There and back again

How courage and resolve brought Marilyn Delaney back to Big Timber
By: 
Chris Aiken, Pioneer Staff Writer

As Marilyn Delaney drove east toward Big Timber, a giant flame rose above town. It was Oct. 6, the night of the old high school fire, and Delaney was on the last leg of an 11,000-mile journey. She had driven from Big Timber to Vancouver, and back, four times; had lost her best friend, Ricky, and her stepfather, Richard; had lost 45 pounds and was on the verge of a nervous breakdown. A trip marked by death now ended with fire. 
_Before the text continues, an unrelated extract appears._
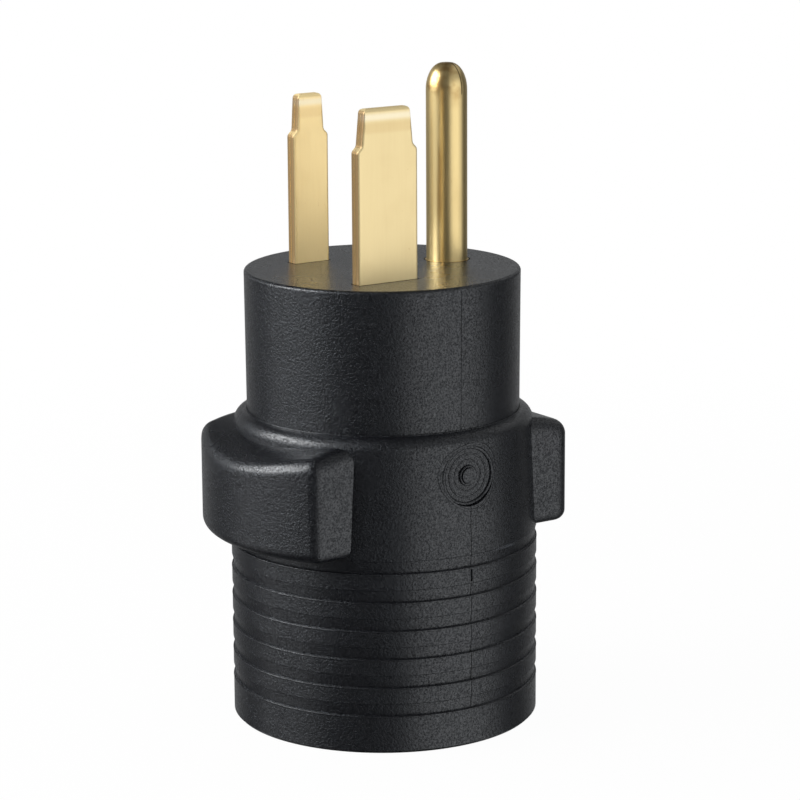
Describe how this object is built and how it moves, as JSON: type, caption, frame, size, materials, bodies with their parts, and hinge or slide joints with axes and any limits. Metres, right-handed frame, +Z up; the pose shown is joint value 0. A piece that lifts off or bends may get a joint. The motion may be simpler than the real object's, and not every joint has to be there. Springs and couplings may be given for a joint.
{
  "type": "plug adapter",
  "caption": "Round black plug adapter with ringed grip and finger wings: flat brass blades and a round earth pin on top, an earthed socket underneath.",
  "frame": {"origin": "centre of the rim it stands on, at the socket end", "axes": "+Z up out of the prong face, +Y from the blades towards the earth pin, +X square to the blades towards the wide one"},
  "size_m": [0.0474, 0.0562, 0.1004],
  "materials": {
    "grip_vinyl": "fine matte grain, moulded",
    "nose_plastic": "satin, moulded",
    "inner_plastic": "plain moulded",
    "prong_brass": "rolled, pale and slightly brushed",
    "pin_brass": "turned, smooth",
    "contact_brass": "rolled",
    "steel": "zinc plated",
    "copper": "bare copper",
    "white_jacket": "plain",
    "black_jacket": "plain",
    "green_jacket": "plain",
    "sleeve_plastic": "plain"
  },
  "bodies": {
    "root": {"grip_body": "grip_vinyl", "plug_nose": "nose_plastic", "socket_insert": "nose_plastic", "prong_bridge": "inner_plastic", "contact_retainer": "inner_plastic", "wide_blade": "prong_brass", "narrow_blade": "prong_brass", "ground_pin": "pin_brass", "wide_contact": "contact_brass", "narrow_contact": "contact_brass", "earth_contact": "contact_brass", "earth_spring": "steel", "bridge_screws": "steel", "retainer_screws": "steel", "wide_lead": "copper", "narrow_lead": "copper", "earth_lead": "copper", "wide_jacket": "white_jacket", "narrow_jacket": "black_jacket", "earth_jacket": "green_jacket", "wide_sleeve": "sleeve_plastic", "narrow_sleeve": "sleeve_plastic", "earth_sleeve": "sleeve_plastic"}
  },
  "joints": []
}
A vivacious woman, Delaney is 70 but doesn’t believe it. Enacting the different characters in her memory’s retinue, one hears in her voice traces of a youth in melting pot Los Angeles: a mixture of Ebonics, Irish brogue and Puerto Rican street slang. 

Her hair is straight and silver, though she thinks about coloring it auburn, or maybe black, like it used to be. She is five feet tall and full of energy, almost bouncing on the sofa as she speaks. Her hands are androgynous, with the kind of long and sinuous fingers that El Greco might admire. 

The Hotdog

Delaney first moved to Montana in 1994. She underwent treatment for cancer that year, taking leave from her job as a high-level secretary at a big bank in Vancouver, WA. In the hospital, she recalled the cold steel of the operation table, and the slow burn of radiation. “They literally cooked me like a hot dog in a microwave,” she said.
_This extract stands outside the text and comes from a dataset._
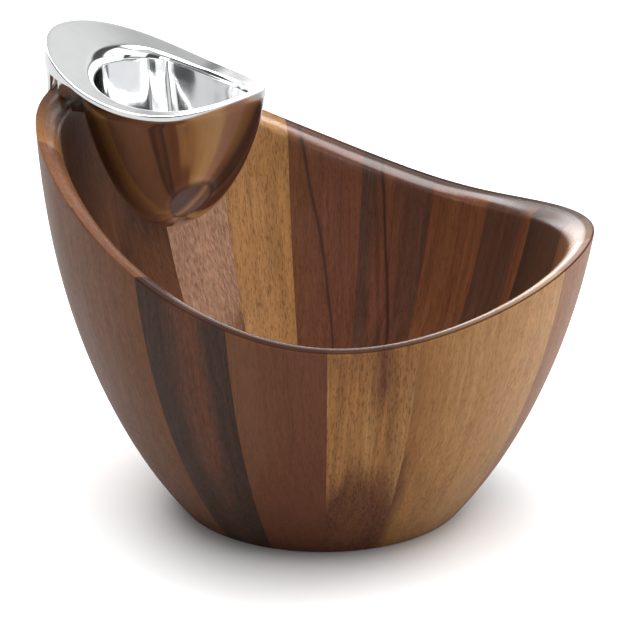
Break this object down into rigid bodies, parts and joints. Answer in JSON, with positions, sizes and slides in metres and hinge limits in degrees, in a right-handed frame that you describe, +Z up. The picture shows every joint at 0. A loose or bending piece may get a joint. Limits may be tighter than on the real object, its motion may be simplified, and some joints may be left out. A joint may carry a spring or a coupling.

Single since she was “cured of  marriage” in the 1970s, Delaney prided herself in driving to and from radiation and chemotherapy treatment. The doctor controlling the microwave told her her pain tolerance was unusual, and the nurses took bets on when she would cry for pain medication. 

After three months of treatment, she returned to the bank with new eyes. “It was wasn’t quite the same,” she recalled. Operations seemed to have centralized; customer service was being outsourced; the computers were taking over, and her colleagues seemed aloof. 

“They acted like I had gone on vacation,” she said. “I mean, my god, I had almost died.” 

There was no going back. She quit work on the Fourth of July and rode horseback to the base of Three Sisters – the volcanic peaks in Oregon – where she slept the night on her horse blanket. Back in Vancouver, she met a widow who was bound for central Montana. Delaney leased her house, bought a camper and followed the woman to Reed Point. 

Alone, in her mid-40’s, renting trailer space for $100 a month, Delaney was both free and bored. She played pinochle at the Waterhole, and was “taken in” by Anna Whitford, who lived across the road. Whitford, since deceased, introduced Delaney to the church folk in Reed Point, and her son Richard took Delaney on road trips across Montana, visiting ghost towns and watching high school basketball games.

Richard is retired from tree felling and highway construction, and still lives in Reed Point, where he recalled Delaney’s good-natured company years later. 

“She was a decent woman...was really sociable and everything. I liked to go look at old ghost towns and she’d drive with me.” 

Delaney moved to Big Timber in 1995 and “fell in love with the town.” The way people looked after one another. How they lifted their finger from the steering wheel. How bystanders helped unload her moving truck and offered her jobs —  first as a deli clerk at the Big T IGA, then as a dispatcher at the sheriff’s office under George Ames. She even broke her lifelong habit of locking doors.